[TowerTalk] Auto tuners, Baluns and open wire feeders

Kirk Kleinschmidt sohosources at yahoo.com
Tue Jul 17 15:13:21 EDT 2018


I can't comment authoritatively regarding Jim's concerns, but I have used the antenna you describe for decades with excellent results on multiple bands.
Whether a doublet or a horizontal loop (for me, best results always came with the HL), I run open-wire line (not ladder line) straight down from the antenna's elevated feed point to an SGC autocoupler (or an AH-4) mounted on a short non-grounded post (and underneath an inverted wastebasket weather shield). The open-wire line connects directly to the autocoupler's hot and ground terminals. The coupler is floating. I do not ground the tuner at this point (although I may install high-value static-bleeding resistors to ground).

I run RG-6 or RG-11 coax back to the shack (you can use 50-ohm if you want). At the tuner's coaxial input I install a beefy ferrite-core choke. When fed with RG-6 I simply wind 13 turns of the stuff through an FT-240-43 ferrite core (on hand, Jim can advise on whether there's a slightly better choice). For the tuner's DC feed, I do the same thing: wind 10-15 turns through a smaller Type 43 ferrite core.
The coax is grounded to the bonded external lightning ground just before it enters the basement wall. If I was in a super noisy environment I might place another ferrite choke at the radio end of the feed line.
Some installations require me to adjust the open-wire length a bit to avoid "weird impedances" on some frequencies, but generally, this antenna works well on all bands.
BONUS: If you add a radial field centered around the mounting post you can short the open wire feeders and use the feeders as a "top-loaded vertical type antenna" worked against the radials. If you do this (I use a pair of beefy relays for remote switching) you must switch the antenna leads AND the tuner's connection to the radials. You do not want the radials attached when working the system as a doublet or loop, as the radials will become part of the antenna, which isn't generally useful in that configuration.
All multiband antennas are compromises to some extent, but I have had fantastic results with this arrangement for many a moon. As long as your tuner can handle the RF power you're running, it's a good arrangement for crazed band-hoppers such as myself. :)
I also use this arrangement with a "double-headed" inverted-L for the low bands. One wire is 104 feet for 160 and 80, the other is 50 feet for the higher bands (for the rare occasions that the ground-mounted inverted-L outperforms the loop or the doublet, which isn't often).
Oh -- as far as I can tell, with such an arrangement using SGC/AH-4 type autocouplers there's no need for a balun on the antenna side of the tuner.
Regards,
--Kirk, NT0Z  Rochester, MN


My book, "Stealth Amateur Radio," is now available from www.stealthamateur.com and on the Amazon Kindle (soon) 
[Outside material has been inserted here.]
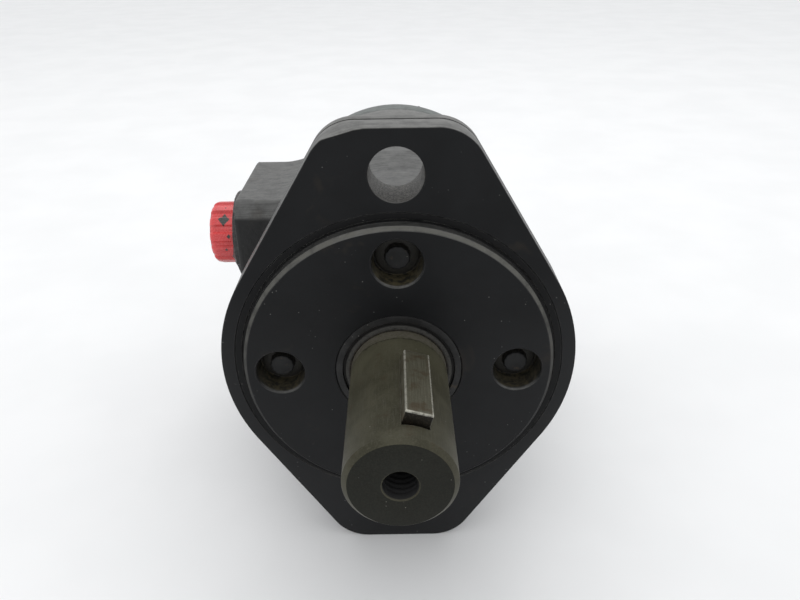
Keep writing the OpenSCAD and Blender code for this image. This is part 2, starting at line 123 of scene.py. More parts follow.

    On Tuesday, July 17, 2018 1:32 PM, Jim Brown <jim at audiosystemsgroup.com> wrote:
 

 On 7/17/2018 11:00 AM, Wes Stewart wrote:
> If your open wire is short, why bother?  Replace it with low loss 
> coax, put a decent common-mode choke at the feedpoint and tune it.  
> Sometimes the effort to use open wire simply isn't worth it.

Caution on this. See JUN 2015 - QST (PG. 30) "Don't Blow Up Your Balun"
by Dean Straw, N6BV

Dean's work clearly shows why it simply is not practical to choke a 
non-resonant antenna. And, because receive noise is such a major issue 
for most of us, it's why I don't recommend antennas like this. The 
random wire and off-center fed wires were great ideas for 30 years ago, 
but terrible ideas today.

Fan dipoles are a FAR better choice.